Una lunga nota dell’Azione Cattolica diocesana, peraltro non firmata, è apparsa qualche giono fa sul social network locale, facendo un’ampia disamina del voto presso i tre comuni della Diocesi che hanno rinnovato le cariche elettive, porgendo, in ultimo, ai nuovi amministratori, l’auspicio a voler far proprio il famoso invito del Vescovo don Tonino a essere fautori della politica “del grembiule”. Stranamente quell’articolato rapporto sugli esiti elettorali, però, non ha fatto cenno in alcun modo allo sconcertante caso giovinazzese che ha visto i politici cattolici denigrarsi vicendevolemente con toni così sprezzanti.
Personalmente da questa deprecabile vicissitudine, deliberatamente ignorata dal più importante Organismo associativo cattolico, traggo un segnale di tutto rilievo e cioè che la fede cristiana rimane, tuttora, confinata nello scenario della pratica celebrativa cultuale, con poca e scarsa incidenza nella formazione sociale delle coscienze dei credenti. Tanto meno pervade lo spiritivo caritativo in chi decide di dedicarsi alla politica, nonostante affermi il proposito di voler corrispondere alla visione cristiana della vita nell’interesse del bene comune, secondo l’adagio evangelico: “Essere sale della terra e luce del mondo”.

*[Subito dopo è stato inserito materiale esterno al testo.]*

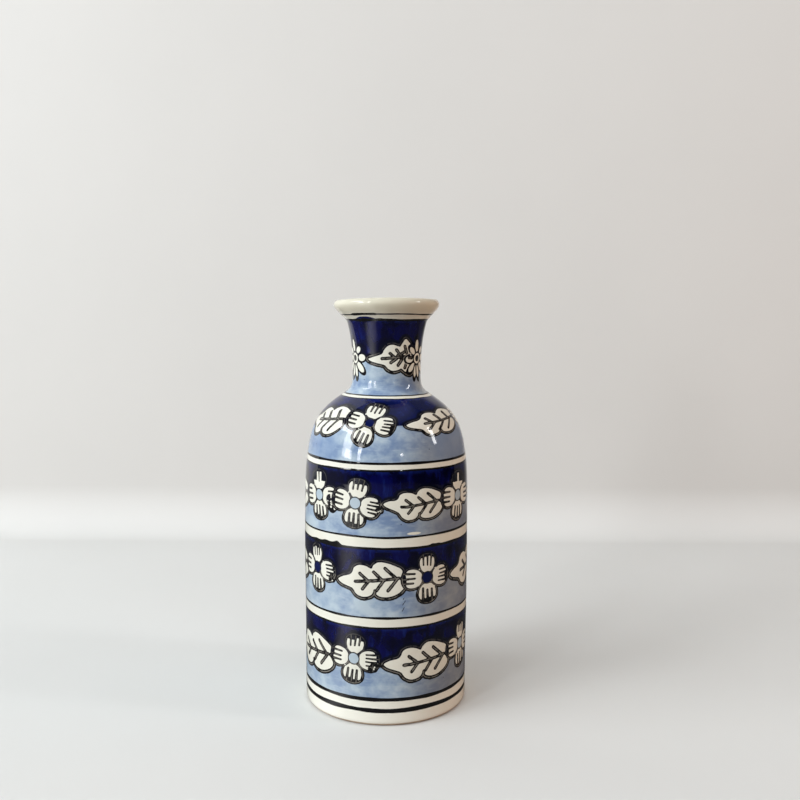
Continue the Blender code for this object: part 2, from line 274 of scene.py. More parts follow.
SHOULDER_LEAF = Leaf(LEAF.length, LEAF.outline, (
    (11.6, -0.4, 37, 1), (16.6, 0.2, 12.4, 4), (24.4, 0.6, 19.6, 6.2), (32.6, 1, 28, 7.4),
    (18.4, -0.6, 14.2, -5.4), (26.4, -0.2, 21.4, -6.6), (34.4, 0.4, 29.6, -7), (11.6, -0.2, 15, 0.3)),
    1.05)
NECK_LEAF = Leaf(28.9, smooth_outline((
    (0, 0), (4.5, 1.4), (8.5, 2.7), (10.2, 5.2), (12.5, 7.5), (15.5, 8.2), (18.4, 7.3), (20, 7),
    (21.8, 9.2), (24, 11.4), (26, 9.6), (28.2, 6.6), (28.9, 3), (28, 0.8), (28.8, -2),
    (29, -5.6), (27.8, -8.6), (25.5, -9.6), (22.6, -8.2), (20, -6.2), (17.6, -7), (14.6, -7.3),
    (12, -6), (9.8, -3.8), (5, -2.5), (1.6, -1.4))), (
    (8.6, 0, 28, 1.2), (16, 0.6, 13.6, 3), (20.4, 1, 17.6, 5), (24.6, 1.4, 23, 7),
    (17, -0.4, 13.8, -2.4), (21, -0.2, 18, -4.2), (25, 0.4, 22.4, -5.8), (27.6, 0.6, 26, -7),
    (12, 0.2, 16, 0.5), (18, 1.6, 22.4, 3.6)), 1.05)
# For each petal of the neck's flowers: its direction, where it starts and ends, and half its width
DAISY_PETALS = ((180, 0.36, 0.86, 0.18), (135, 0.34, 0.85, 0.13), (225, 0.34, 0.95, 0.14),
                (98, 0.34, 1, 0.13), (-104, 0.34, 1, 0.12), (-78, 0.34, 1, 0.11),
                (48, 0.38, 0.78, 0.14), (-44, 0.32, 1.02, 0.17), (4, 0.37, 0.86, 0.185))
DAISY_EYE = 0.28
DAISY_DOT = 0.17
DAISY_OUTLINE_WIDTH = 0.6

# A petal's outline and its cream palm, as shares of the flower's size, from the eye outwards
PETAL = ((0.17, 0.0), (0.215, 0.19), (0.30, 0.285), (0.40, 0.37), (0.54, 0.43), (0.71, 0.44),
         (0.87, 0.36), (0.97, 0.19), (1.0, 0.0))
PALM = ((0.235, 0.0), (0.24, 0.14), (0.29, 0.235), (0.38, 0.315), (0.51, 0.365), (0.66, 0.378),
        (0.80, 0.33), (0.88, 0.185), (0.90, 0.0))
FLOWER_SIZE = 15.6
FLATNESS = 0.95
EYE = 0.21
EYE_RING = 0.37
SHOULDER_EYE = 0.165
SHOULDER_RING = 0.55
SLIT_SPREAD = 0.20
USUAL_SLITS = 3
SLIT_OPENING = 0.05

# Half widths of the drawn lines, and how far outside a leaf's body the middle of its outline lies
OUTLINE_WIDTH = 1.0
LEAF_OUTLINE_WIDTH = 1.18
LEAF_OUTLINE_GAP = 1.1
SCRATCH_WIDTH = 0.55
FLECK_WIDTH = 0.22

# How a petal's fingers are cut: number of slits, where they start, where the fingers end, half the slits'
# width at their start, half the width of the fan of fingers, and the petal's width to the usual one
Cut = namedtuple("Cut", "slits start reach gap fan width")
TOP_CUT = Cut(3, 0.54, 0.81, 0.58, 0.5, 0.93)
TALL_CUT = Cut(3, 0.52, 0.86, 0.52, 0.5, 0.80)
SIDE_CUT = Cut(3, 0.56, 0.90, 0.62, 0.5, 1.0)
RIGHT_CUT = Cut(4, 0.54, 0.88, 0.52, 0.5, 1.0)
BOTTOM_CUT = Cut(3, 0.46, 0.84, 0.74, 0.5, 0.97)
TWO_FINGER_CUT = Cut(1, 0.52, 0.98, 0.42, 0.15, 1.0)
ONE_FINGER_CUT = Cut(0, 0.52, 0.98, 0.0, 0.055, 1.0)
USUAL_CUTS = (RIGHT_CUT, TOP_CUT, SIDE_CUT, BOTTOM_CUT)
MIDDLE_CUTS = (RIGHT_CUT, TALL_CUT, SIDE_CUT, BOTTOM_CUT)


def mirrored(half):
    """A closed outline from its upper half, whose two ends lie on the axis."""
    return np.array(list(half) + [(a, -b) for a, b in half[-2:0:-1]])


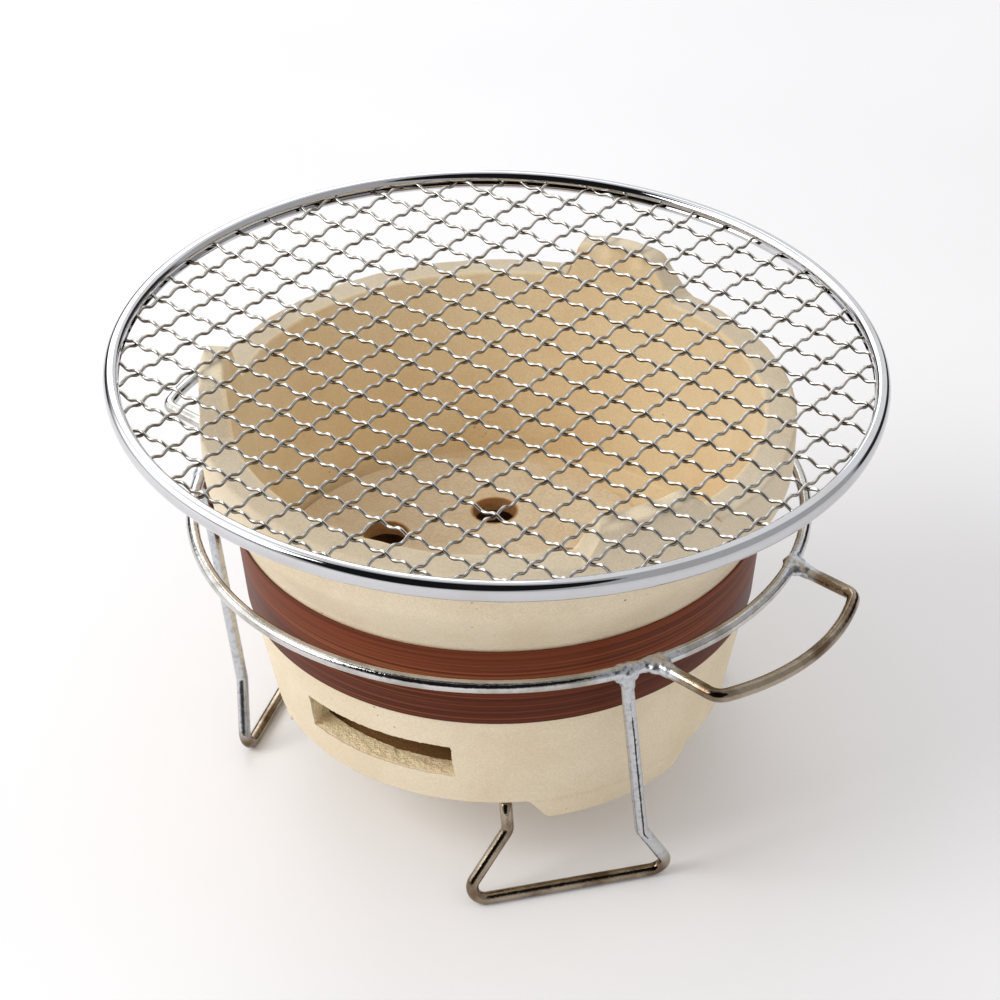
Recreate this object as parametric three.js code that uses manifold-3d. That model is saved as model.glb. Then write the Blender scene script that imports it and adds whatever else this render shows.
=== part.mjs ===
// A round table-top charcoal brazier: a moulded earthenware fire bowl that stands in a bent-wire
// carrier, with a loose pierced grate inside and a loose wire-net grill on top.
//
// Millimetres, +Z up. The origin is on the table, on the bowl's upright axis. The air slot looks
// towards -Y and a little to -X. An azimuth is counted from -Y towards +X.

import * as THREE from 'three';
import { mergeVertices } from 'three/addons/utils/BufferGeometryUtils.js';
import Module from 'manifold-3d';

const wasm = await Module();
wasm.setup();

// ---------------------------------------------------------------------------------------------
// Driving dimensions
// ---------------------------------------------------------------------------------------------

const FIT_GAP = 0.3; // between pieces that rest on, or are cut around, each other
const THIRDS = [0, 120, 240]; // the legs, lugs and feet repeat three times round the axis

// Wire carrier
const WIRE_DIAMETER = 5;
const WIRE_SIDES = 8;
const BEND_STEPS = 4;
const BEND_SHARE = 0.45; // of the shorter run beside a corner: the most that its bend may use
const RING_RADIUS = 122;
const RING_HEIGHT = 123.3;
const RING_STEPS = 64;

const LEG_AZIMUTH = 13; // square to the front leg's ground bar
const LEG_NAMES = ['leg_front', 'leg_rear_right', 'leg_rear_left'];
const LEG_BEND_RADIUS = 5.5;
const BAR_DISTANCE = 99.5; // ground bar to the axis
const BAR_OUTER_END = 46.2; // sharp corners, measured along the bar
const BAR_INNER_END = -40.4;
const BAR_FLAT = 0.3; // depth worn flat where the bar stands on the table
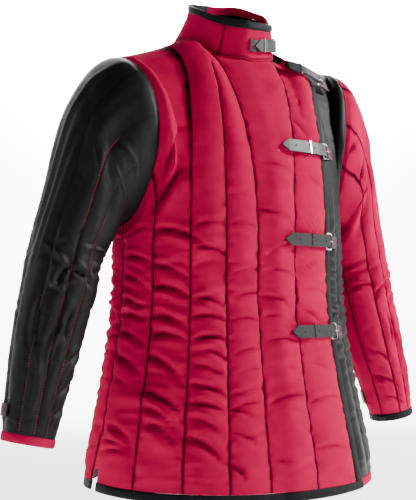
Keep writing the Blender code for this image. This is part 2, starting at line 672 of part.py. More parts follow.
def build_strap(name, line, lengths, offs, leather, steel):
    """A billet with its chape, keeper, buckle frame and pin. line gives the points, the side and the
    outward directions at places along the strap and heights above the body. offs are the heights of
    the chape, of the billet past the buckle, and of its root."""
    tip, keeper, chape_tip, left, right, end = lengths
    chape, low, root = offs
    high = chape + STRAP_THICK + 2 * GAP
    bars = low + STRAP_THICK + WIRE + 2 * GAP
    over = max(high, bars + WIRE + 3 * GAP)
    start = max(tip + POINT_LENGTH, chape_tip)
    shared = np.linspace(start, left - 0.0018, 5)
    gap = start - tip - POINT_LENGTH
    free = start - gap * np.arange(1 + int(gap / 0.010), 0, -1) / (1 + int(gap / 0.010)) if gap > 0 else []
    run = np.concatenate([[tip], free, shared,
                          [left + 0.0035, right - 0.0035, right + 0.004, right + 0.010, end]])
    offset = [high] * (len(run) - 6) + [over, over, low, low, (low + root) / 2, root]
    half = np.full(len(run), STRAP_WIDTH / 2)
    half[0] = 0.0012
    middle, side, out = line(run, offset)
    ribbon(name + "_billet", middle, side, out, half, STRAP_THICK, leather)
    run = shared if chape_tip > tip else np.concatenate([[chape_tip, tip], shared])
    middle, side, out = line(run, [chape] * len(run))
    ribbon(name + "_chape", middle, side, out, [STRAP_WIDTH / 2 - 0.0005] * len(run), STRAP_THICK, leather)
    middle, side, out = line(np.array([left - 0.002, (left + right) / 2, right + 0.002]), [bars] * 3)
    frame = rounded_frame(middle[1], unit(middle[2] - middle[0]), side[1], (right - left) / 2,
                          BUCKLE_HALF, 0.0035)
    tube(name + "_frame", frame, WIRE, steel, closed=True)
    pin = [middle[1] + out[1] * 0.0012 + unit(middle[2] - middle[0]) * s for s in (0.0005, (right - left) / 2 + 0.001)]
    pin = [p + out[1] * (WIRE + PIN_R + GAP - 0.0012) for p in pin]
    tube(name + "_pin", pin, PIN_R, steel)
    middle, side, out = line(np.array([keeper - 0.002, keeper, keeper + 0.002]),
                             [high + STRAP_THICK + GAP] * 3)
    build_keeper(name + "_keeper", middle[1], unit(middle[2] - middle[0]), side[1], out[1], steel)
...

Solo così riesco a spiegare come la maggioranza dei cattolici nel fare politica assuma stili comportamentali e modalità relazionali poco rispondenti all’insegnamento sociale della Dottrina della Chiesa. Tra l’altro, in loro prevale, altresì, il convincimento che si possa essere credibili, per la loro identità di fede, solo se ci si prodiga di favorire e assecondare apparati clericali, approfittando degli incarichi pubblici che si trovano a ricoprire.